The autonomy and agency afforded to our schools is central to our system’s success. However, there is another critical factor that has long been overlooked: the very nature of our local ecosystem. We owe our improvement to the synergy of three key forces — regulators, innovators, and collaborators. These forces work together to support great public schools, in partnership with their families and our community.

The central regulator in New Orleans is the Orleans Parish School Board. In its new capacity as sole charter authorizer for the city’s schools, the board regulates quality and performance. When a school is not adequately educating children, the board works to help it improve. If it does not show improvement, that school may be closed or transitioned to new management. While school transitions are undeniably difficult, they are a critical part of the board’s role as regulator. No parent wants their child in a classroom that is not providing a quality education, and it is the board’s job to prevent this.

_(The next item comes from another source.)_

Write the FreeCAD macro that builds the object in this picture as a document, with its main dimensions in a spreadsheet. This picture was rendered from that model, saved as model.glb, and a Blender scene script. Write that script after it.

Our innovators are the ones working with students in classrooms across the city — the school leaders and teachers showing up every day and getting creative about their work. These educators are combining established best practices with exciting new methods and models, all with the aim to best serve every child. Sometimes, their innovations revolutionize how we think about a classroom; other times, change comes in the form of inventive everyday shifts like a tweak to lesson plans or a revision in schedules.

New Orleans’s innovators are teachers like Ingrid Rachal, who teaches eighth-grade English at Mary McLeod Bethune Elementary Charter School. She has integrated theater into her curriculum, helping students internalize literature while working toward fully realized performances. Our innovators are teachers like Juan Serrano, who traveled with students from his seminar in social justice to the March for Our Lives in Washington, D.C., last spring. They are school leaders like Deanna Reddick, whose time as a lawyer in juvenile courts inspired her to work as a school principal with an unyielding belief in her students.

Collaborators are the forces working alongside the board and schools to provide needed services and supports, both on a systemic level and directly with young people. The organization I lead, New Schools for New Orleans, is one such collaborator. We make strategic investments of funding, time, and expertise in high-impact organizations to help improve the city’s schools. We work in partnership with the board, other nonprofits, charter organizations, and individual schools.

There are many other local collaborators. They are organizations like YouthForce NOLA, which helps prepare students for high-wage, high-demand careers. They are nonprofits like New Pathways New Orleans, which matches service providers with schools and students, particularly those involved in the criminal justice system or those who have significant special needs or behavioral health challenges. They include the New Orleans Early Education Network, which brings together more than 150 early childhood care and education providers citywide. They are programs like the New Orleans Career Center, where high school juniors and seniors receive training in health care and manufacturing.

The cooperative action of these regulators, innovators, and collaborators drives stronger student outcomes. Our collective efforts bring lasting change. Together, we work with urgency and accountability. Together, we make decisions based on what has been proven effective and empower those who work closest to classrooms. Together, we move past old arguments and onto new outlooks; in 2019, education in New Orleans is not about comparing district-operated schools to charter schools, but about building the best schools there can be. It is about our combined forces, not about choosing sides. Whether we are teachers, nonprofits, parents, or board administrators, we promise our children that we will fight each day, united and unstoppable, so they can grow into the leaders they are meant to be.

Patrick Dobard is CEO of New Schools for New Orleans and former Recovery School District superintendent.